Private claims of the South China Sea islands were launched in mid-1950s, led by Filipino adventurer and fishing magnate Tomas Cloma Sr. who found several unoccupied groups of islands in the South China Sea.

Cloma and his son, owner of a private maritime training institute in Manila, aspired to open a cannery and develop guano deposits in the Spratlys. It was principally for economic reasons, therefore, that he “discovered” and claimed islands in the Spratlys.

On May 11, 1956, Cloma, together with 40 men, took formal possession of the islands, lying some 612 km west of the southern end of Palawan and named them Freedomland. Four days later, on May 15, 1956, Cloma issued and posted copies of his “Notice to the Whole World” on each of the islands as a manifestation of unwavering claims over the territory.
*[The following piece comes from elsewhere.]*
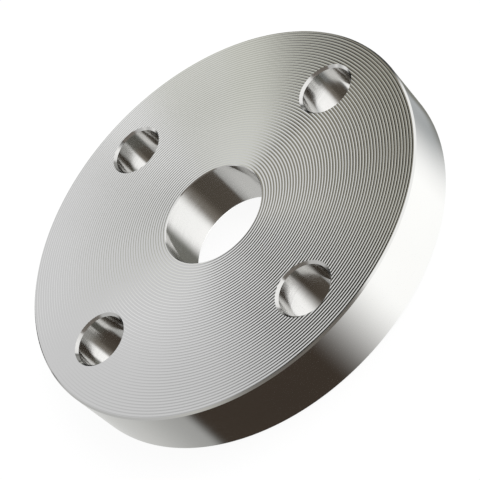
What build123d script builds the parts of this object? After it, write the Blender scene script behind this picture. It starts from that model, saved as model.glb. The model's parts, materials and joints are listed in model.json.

This declaration was met with hostile reactions from several neighboring countries, especially Taiwan. As a result, on September 24, 1956, Taiwan reoccupied nearby Itu Aba Island (also known as Taiping Island), which it had abandoned in 1950, and intercepted Cloma’s men and vessels found within its immediate waters. Mainland China also restated its own claim.

That time, Manila disavowed participation to Cloma’s adventures but left door open by describing islands as terra nullius (nobody’s land).

However, Cloma’s territorial claim later formed part of the justification of territorial claims by the Philippines of the Spratly islands along with doctrines from the 1982 United Nations Convention on the Law of the Sea (UNCLOS).

In 2014, the Philippines sought adjudication of territorial dispute with China at the International Court of Arbitration. In its pleadings, the Philippines abandoned efforts to assert succession to the Cloma claim, and instead asserted a 200-mile territorial claim under the exclusive economic zone (EEZ) Law of the Sea.